Every now and then I am ashamed of one or the other part of my English-French Canadian nationality.
Today most of the comments pouring into predominantly English mainstream media over the National Battlefields Commission’s [correct] decision to cancel a planned re-enactment of the 1759 French-British battle on the Plains of Abraham, leave me embarrassed for my English-Canadian half. That doesn’t cause me to be more proud of my French-Canadian ancestry, just shaking my head at what idiots – on either side – people can sometimes be.
Re-enactment organizer Horst Dresler who lives in Vermont is quoted in the National Post saying “There’s nothing political on our side. We don’t want to get involved in that. We’re involved in history and what happened … People who think this is a celebration have no clue what they’re talking about … We’re there to honour the memories.”
With all due respect, the people who don’t have a clue are the Horst Dresler’s.
The 250 year old battle on the Plains of Abraham should perhaps appropriately be remembered later this year.

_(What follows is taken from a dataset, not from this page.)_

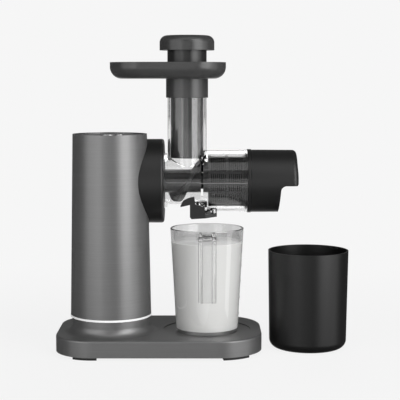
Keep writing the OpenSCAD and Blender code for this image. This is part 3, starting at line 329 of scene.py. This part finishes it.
# %% Dress the solids
by_slot = {
    "housing_grey": housing.material,
    "black_plastic": black,
    "gloss_black": gloss,
    "bright_trim": bright,
    "button_silver": silver,
    "rubber": rubber,
    "steel": steel,
    "motor_steel": motor_steel,
    "magnet": ferrite,
    "bronze": bronze.material,
    "gear_nylon": nylon,
    "cast_alloy": alloy,
    "circuit_board": board.material,
    "clear_plastic": chamber_plastic.material,
    "jug_clear": jug_plastic.material,
    "auger_black": auger_black,
    "filter_grey": filter_grey,
    "mesh_steel": mesh_steel.material,
    "stop_grey": stop_grey,
    "hopper_grey": hopper_grey,
    "pusher_grey": pusher_grey,
}
for part in frame["record"]["subparts"]:
    solid = nodes[part["node"]]
    solid.data.materials.clear()
    solid.data.materials.append(by_slot[part["material_slot"]])
nodes["pulp_cup"].data.materials[0] = cup_black
# The pusher's cap takes the lighter grey, and the stem keeps the darker copy, which paints its
# shade inside the chute.
nodes["pusher_cap"].data.materials[0] = hopper_grey
nodes["juicer_chamber"].visible_shadow = False
print("dressed", len(nodes), "solids")

# %% [markdown]
# ## New pieces
# Every new piece is drawn with bmesh, in metres and in place. The last steps are the same for all:
# clean the mesh, smooth it up to an angle, give it a finish, and let it ride on its body.

# %% Finish a piece


def finish_piece(mesh, name, material, body, *stands_for, smooth=math.radians(40), slot=None):
    """Cleans a bmesh, makes it an object in metres and lets it ride on a body."""
    bmesh.ops.remove_doubles(mesh, verts=mesh.verts, dist=1e-6)
    bmesh.ops.recalc_face_normals(mesh, faces=mesh.faces)
    data = bpy.data.meshes.new(name)
    mesh.to_mesh(data)
    mesh.free()
    data.polygons.foreach_set("use_smooth", [True] * len(data.polygons))
    data.set_sharp_from_angle(angle=smooth)
    data.materials.append(material)
    piece = bpy.data.objects.new(name, data)
    bpy.context.scene.collection.objects.link(piece)
    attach(piece, body)
    if stands_for:
        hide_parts(*stands_for)
    print(name, len(data.polygons), "faces")
    return piece


# %% [markdown]
# ## What the jug holds
# The jug stands filled with fresh nut milk. A liquid takes the shape of the inside of its vessel,
# so its outline is the jug's inner wall, turned about the jug's axis, with a level top that is
# painted paler and made to glow faintly: painted light for the top, which the chamber above shades.
# It wets the wall, so it reaches a hair into the plastic and leaves no film of air.

# %% Finish of the milk
# Height where the painted light on the milk's top begins.
PAINTED_LIGHT_START = 129.3  # height above the table
milk_finish = Finish("nut_milk", Subsurface_Weight=0.3)
milk_finish.set(Subsurface_Radius=(0.01, 0.01, 0.01), Subsurface_Scale=0.5)
swirl = milk_finish.noise(22, 3.0) * 0.3
# Above this height the milk is painted paler, and its emission makes it glow: painted light for the
# top that the chamber above shades.
painted_light_top = (milk_finish.axis("Z") > PAINTED_LIGHT_START * MM) * 0.7
milk_finish.set(
    Base_Color=milk_finish.between(swirl + painted_light_top, (0.74, 0.74, 0.73), (0.92, 0.92, 0.91)),
    Roughness=0.2 + swirl * 0.12,
    Emission_Color=milk_finish.between(painted_light_top, (0, 0, 0), (1, 1, 1)),
    Emission_Strength=0.26,
)

# %% Milk
JUG = (4.4, -7.0, 21.9)  # middle of the jug's foot
FOOT_RADIUS = 36.9
RIM_RADIUS = 43.7
JUG_HEIGHT = 123.8
MILK_LEVEL = 107.9  # above the jug's foot, as the next height is
MILK_BOTTOM = 3.96  # a hair into the jug's floor
MILK_INSET = 2.15  # the wall of 2.2, less the hair that the milk reaches into it
MILK_EDGE = (0.45, 0.3)  # the bevel of the milk's upper edge, across and down


def jug_radius(height, inset=0.0):
    """Outer radius of the jug's wall at a height above its foot, less an inset."""
    return FOOT_RADIUS + (RIM_RADIUS - FOOT_RADIUS) * height / JUG_HEIGHT - inset


milk_outline = [
    (0, MILK_BOTTOM),
    (jug_radius(MILK_BOTTOM, MILK_INSET), MILK_BOTTOM),
    (jug_radius(MILK_LEVEL, MILK_INSET), MILK_LEVEL - MILK_EDGE[1]),
    (jug_radius(MILK_LEVEL, MILK_INSET + MILK_EDGE[0]), MILK_LEVEL),
    (0, MILK_LEVEL),
]
milk = bmesh.new()
dots = [milk.verts.new((r * MM, 0, h * MM)) for r, h in milk_outline]
line = [milk.edges.new(pair) for pair in zip(dots, dots[1:])]
bmesh.ops.spin(
    milk, geom=dots + line, cent=(0, 0, 0), axis=(0, 0, 1), angle=math.tau, steps=128,
    use_merge=True,
)
bmesh.ops.remove_doubles(milk, verts=milk.verts, dist=1e-6)
bmesh.ops.translate(milk, verts=milk.verts, vec=Vector(JUG) * MM)
finish_piece(milk, "nut_milk", milk_finish.material, "jug")

# %% [markdown]
# ## Foot of the jug
# The jug rests on a narrow ring, and the rest of its underside is sunk by half a millimetre. A copy
# of the solid gets that recess: its flat bottom is made one face, which is inset and moved up.

# %% Jug with its foot ring
RING_WIDTH = 2.2
RECESS = 0.5
moulding = bmesh.new()
moulding.from_mesh(nodes["juice_jug"].data)
bmesh.ops.transform(moulding, matrix=nodes["juice_jug"].matrix_world, verts=moulding.verts)
bmesh.ops.remove_doubles(moulding, verts=moulding.verts, dist=1e-6)


def underside(mesh):
    """The faces that lie on the level of the jug's foot."""
    return [face for face in mesh.faces if face.calc_center_median().z < (JUG[2] + 0.01) * MM]


bmesh.ops.dissolve_faces(moulding, faces=underside(moulding), use_verts=False)
bottom = underside(moulding)
bmesh.ops.inset_region(moulding, faces=bottom, thickness=RING_WIDTH * MM, use_even_offset=True)
bmesh.ops.translate(moulding, verts=bottom[0].verts, vec=(0, 0, RECESS * MM))
print("bottom faces", len(bottom), "sides", len(bottom[0].verts))
jug = finish_piece(
    moulding, "jug_moulding", jug_plastic.material, "jug", "juice_jug",
    smooth=math.radians(32), slot="jug_clear",
)
jug.visible_shadow = False
even = jug.modifiers.new("even_normals", "WEIGHTED_NORMAL")
even.keep_sharp = True

# %% [markdown]
# ## Graduations on the jug
# The jug has short raised lines at its right side. Each one is a thin slab bent round the wall:
# a grid is wrapped by the angle of its columns, then given a thickness.

# %% Graduations
MARK_START, MARK_SPAN = 76, 18  # degrees round the jug, from its handle to the right
MARK_WIDTH, MARK_HEIGHT = 0.7, 0.35
marks = bmesh.new()
for height in (20.8, 40.1, 60.3, 78.5, 97.0):
    strip = bmesh.ops.create_grid(marks, x_segments=12, y_segments=1, size=0.5)["verts"]
    for dot in strip:
        angle = math.radians(MARK_START + (dot.co.x + 0.5) * MARK_SPAN)
        level = height + dot.co.y * MARK_WIDTH
        r = jug_radius(level, 0.02)
        across, forward = r * math.sin(angle), r * math.cos(angle)
        dot.co = Vector((JUG[0] + across, JUG[1] - forward, JUG[2] + level))
        dot.co *= MM
bmesh.ops.recalc_face_normals(marks, faces=marks.faces)
bmesh.ops.solidify(marks, geom=marks.faces[:], thickness=-MARK_HEIGHT * MM)
finish_piece(marks, "jug_graduations", stop_grey, "jug", slot="stop_grey")

# %% [markdown]
# ## Parting line of the chamber
# The chamber is moulded in two halves, and where they met the plastic has a hair-thin ridge. It
# shows as one light line along the middle. The ridge is a strip along the chamber's side, from the
# flange over the step to the wide end, and another one behind. Each strip is a line of points that
# is drawn upwards.

# %% Parting line
RIDGE_WIDTH = 0.6
RIDGE_HEIGHT = 0.2
NARROW, WIDE, RIM = 28.04, 36.54, 37.14  # a hair over the chamber's radii
STEP = -3.95  # X at which the chamber widens
ridge_path = [
    (-43.3, NARROW), (STEP, NARROW), (STEP, WIDE), (42.9, WIDE), (43.2, RIM), (52.0, RIM),
]
ridge_finish = moulded("frosted_ridge", 120, 134, 0.4, 900, 0.05)
ridge = bmesh.new()
for side in (-1, 1):
    dots = [
        ridge.verts.new(Vector((x, DRIVE[0] + side * r, DRIVE[1] - RIDGE_WIDTH / 2)) * MM)
        for x, r in ridge_path
    ]
    line = [ridge.edges.new(pair) for pair in zip(dots, dots[1:])]
    drawn = bmesh.ops.extrude_edge_only(ridge, edges=line)["geom"]
    drawn = [item for item in drawn if isinstance(item, bmesh.types.BMVert)]
    bmesh.ops.translate(ridge, verts=drawn, vec=(0, 0, RIDGE_WIDTH * MM))
bmesh.ops.recalc_face_normals(ridge, faces=ridge.faces)
bmesh.ops.solidify(ridge, geom=ridge.faces[:], thickness=RIDGE_HEIGHT * MM)
finish_piece(ridge, "chamber_parting_line", ridge_finish, "chamber", slot="clear_plastic")

# %% [markdown]
# ## Beads of the end cap
# The rim of the end cap has two fine polished beads, which catch the soft boxes as thin bright
# lines. Each is a small circle, spun round the drive axis.

# %% Beads
BEAD_RADIUS = 0.34
CAP_RADIUS = 38.02
beads = bmesh.new()
for place in (53.1, 56.5):
    circle = bmesh.ops.create_circle(beads, segments=12, radius=BEAD_RADIUS * MM)["verts"]
    bmesh.ops.rotate(beads, verts=circle, matrix=Matrix.Rotation(math.pi / 2, 3, "Y"))
    bmesh.ops.rotate(beads, verts=circle, matrix=Matrix.Rotation(math.pi / 2, 3, "Z"))
    middle = Vector((place, DRIVE[0] - CAP_RADIUS, DRIVE[1]))
    bmesh.ops.translate(beads, verts=circle, vec=middle * MM)
bmesh.ops.spin(
    beads, geom=beads.verts[:] + beads.edges[:], cent=Vector((0, DRIVE[0], DRIVE[1])) * MM,
    axis=(1, 0, 0), angle=math.tau, steps=120, use_merge=True,
)
finish_piece(beads, "end_cap_beads", gloss, "end_cap", slot="gloss_black")

# %% [markdown]
# ## Studio
# A pale floor and a pale room, two tall soft boxes at the sides of the camera, and four more in
# front, overhead, far right and behind. The room lights weakly, so that the soft boxes shape the
# round forms. Gloss and clear plastic see it white behind the machine and dark at its sides, which
# draws their outlines.

# %% Floor
PALE = 0.922  # the backdrop's white, as linear light
floor_mesh = bmesh.new()
bmesh.ops.create_grid(floor_mesh, x_segments=24, y_segments=24, size=6.0)
floor_data = bpy.data.meshes.new("studio_floor")
floor_mesh.to_mesh(floor_data)
floor_mesh.free()
floor = bpy.data.objects.new("studio_floor", floor_data)
bpy.context.scene.collection.objects.link(floor)
floor.visible_glossy = False
floor.visible_shadow = False
print(floor.name, len(floor_data.polygons), "faces")

# %% [markdown]
# ## Floor and backdrop in one
# The camera sees the floor as a glow in the backdrop's white, also through clear plastic, so that
# no horizon shows. Near the machine a little pale paint is mixed in, which takes its shadow. All
# other rays meet only the paint.

# %% Finish of the floor
pale = Finish("pale_floor", Base_Color=(0.9, 0.9, 0.9), Roughness=0.9)
paint = Value(pale, pale.shader.outputs[0])
glow = pale.add("ShaderNodeEmission", inputs={"Color": (PALE, PALE, PALE), "Strength": 1.0})
seen = pale.ray("Camera") + pale.ray("Transmission")
reach = pale.add("ShaderNodeVectorMath", {"operation": "LENGTH"}, {0: pale.place()}, output="Value")
fade = pale.soft_step(reach, 0.2, 0.7, 0.92, 1.0)
mixed = pale.add("ShaderNodeMixShader", inputs={0: seen * fade, 1: paint, 2: glow})
pale.connect(mixed, pale.tree.nodes["Material Output"].inputs["Surface"])
floor_data.materials.append(pale.material)
print("made", pale.material.name)

# %% [markdown]
# ## Room
# The camera sees the room white. In a mirror image it is white only low down behind the machine,
# and light that has passed clear plastic finds it white in a wide cone behind.

# %% Room
world = bpy.data.worlds.new("pale_room")
bpy.context.scene.world = world
world.use_nodes = True
room = Wiring(world.node_tree)


def toward(letter):
    """How far a ray goes towards X, Y or Z, from -1 to 1."""
    direction = room.add("ShaderNodeTexCoord", output="Generated")
    return room.add("ShaderNodeSeparateXYZ", inputs={0: direction}, output=letter)


def for_rays(kind, strength, otherwise):
    """One strength for one kind of ray, and another for all others."""
    return room.add(
        "ShaderNodeMapRange",
        inputs={"Value": room.ray(kind), "To Min": otherwise, "To Max": strength},
    )


behind = toward("Y") - toward("X").size() * 0.9
back_wall = room.soft_step(toward("Z"), -0.2, 0.05, PALE, 0.19)
mirrored = room.soft_step(behind, 0.55, 0.93, 0.07, back_wall)
through = room.soft_step(behind, 0.1, 0.75, 0.12, PALE)
strength = for_rays("Glossy", mirrored, 0.14)
strength = for_rays("Transmission", through, strength)
strength = for_rays("Camera", PALE, strength)
background = room.tree.nodes["Background"]
background.inputs["Color"].default_value = (1.0, 1.0, 1.0, 1.0)
room.connect(strength, background.inputs["Strength"])
print("room ready")

# %% [markdown]
# ## Lamps
# The soft boxes face a point in the middle of the machine. Azimuth 0 is the camera's side, and it
# grows to the right. Angles are in degrees, lengths in metres and powers in watts.

# %% Soft boxes
AIM = Vector((0, 0, 0.19))
SOFT_BOXES = (
    # name, azimuth, elevation, distance, width, height, power
    ("right_box", 47, 17, 1.6, 1.1, 1.8, 24),
    ("left_box", -48, 14, 1.7, 1.7, 1.8, 14),
    ("front_box", -14, -4, 2.2, 1.8, 1.4, 5),
    ("top_box", 10, 62, 1.5, 2.2, 0.9, 5),
    ("side_box", 78, 0, 1.9, 0.8, 1.4, 4.5),
    ("back_box", 180, 32, 2.2, 1.6, 1.2, 15),
)
for name, azimuth, elevation, distance, width, height, power in SOFT_BOXES:
    lamp = bpy.data.lights.new(name, "AREA")
    lamp.shape = "RECTANGLE"
    lamp.size, lamp.size_y = width, height
    lamp.energy = power
    stand = bpy.data.objects.new(name, lamp)
    a, e = math.radians(azimuth), math.radians(elevation)
    away = Vector((math.sin(a) * math.cos(e), -math.cos(a) * math.cos(e), math.sin(e)))
    stand.location = AIM + away * distance
    stand.rotation_mode = "QUATERNION"
    stand.rotation_quaternion = away.to_track_quat("Z", "Y")
    stand.visible_camera = False
    bpy.context.scene.collection.objects.link(stand)
bpy.data.objects["back_box"].visible_glossy = False
print(len(SOFT_BOXES), "soft boxes ready")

The key word being appropriately.
People commenting with “you lost, suck it up” in the Globe and Mail is hardly appropriate and if this is the tenor for any planned re-enactment, before it even occurs, I’d say a wise decision was made to cancel the event, and catastrophes of numerous sorts have possibly been avoided.

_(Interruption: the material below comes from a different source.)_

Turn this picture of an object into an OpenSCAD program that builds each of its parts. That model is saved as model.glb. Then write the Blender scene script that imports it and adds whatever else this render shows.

Since the Commission’s decision to cancel the re-enactment, Mr. Dresler is reportedly looking at a different venue, “possibly in Ontario” which tells me someone still doesn’t get it. Perhaps a different example is needed to help drive the point home to my predominantly English brethren.
The 20 year anniversary of Paul Bernardo’s and Karla Homolka’s sadistic torture and murder of Leslie Mahaffy and Kristen French is just around the corner. Shall we re-enact these “historical facts” as well?